Does it hurt anything running a mower conditioner at a slower rpm or should I run it up to 540 at the pto as it says in the manual all the time?

My mower is a 16 foot new holland. swivel tongue mower conditioner. It's a sickle bar type. I actually have been running it with the entire conditioner off of it and just laying out a really wide row instead. 3 days to dry instead of 5 even at the widest setting on the chute!

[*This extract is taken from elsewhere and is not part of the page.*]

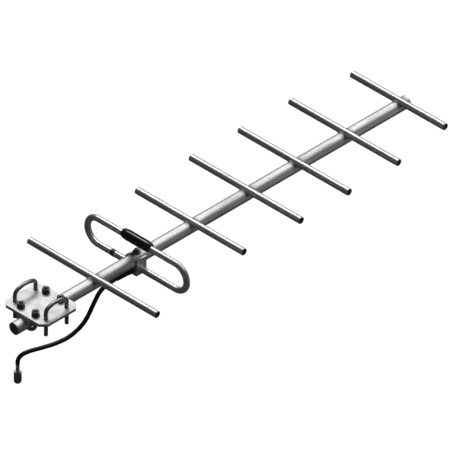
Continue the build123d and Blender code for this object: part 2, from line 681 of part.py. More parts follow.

I was just wondering about the speed though. My tractor is a 100 horse and can handle it just fine but last year I tore up that swather too many times and I maintain it really well. 3 times I had to rebuild a wobble joint. Those things really run hot at 540. twice the bushings on the end of the sicklebar went out too. If slowing it down can help I'll sure do it.


----------



## jhag (Dec 25, 2009)

It would seem to me that your knives must be really tight in the guards. Unless you are cutting several 100 acres, it seems excessive to have to change that many bushings and also the wobble box. I had a New Holland for a long time and it was very rare to have to change the knife bushing unless something got out of line in the knife-guard area. We were doing about 225 acres/year.

Jim


----------



## crash22 (Apr 15, 2010)

I agree with jhag somethings got to be out of wack somewhere to cause that much problems.


----------



## rrranch (Oct 15, 2009)

I can't explain the bushings but the wobble box maybe from the last knucklehead tha did it not shimming the bearings right. I did when I did it on both of them and one went out a month later again. The bearings just ate themselves up. It's been great since I took the conditioner off though. That thing had huge chunks of rubber missing on the rolls. Maybe it was just the vibration tearing it up.

The guards and cutters are all great, nothing bent on it.


----------



## jhag (Dec 25, 2009)

I suppose if there was enough vibration in the wobble box , it would be real hard on that knife bushing too. After what you have said, I think if the wobble box is running right, the bushing should take care of itself. The machine is made to run at 540 and should be o.k. there all day long. Also, maybe if there were chunks out of the rollers, it may have been out of balance.

Jim


----------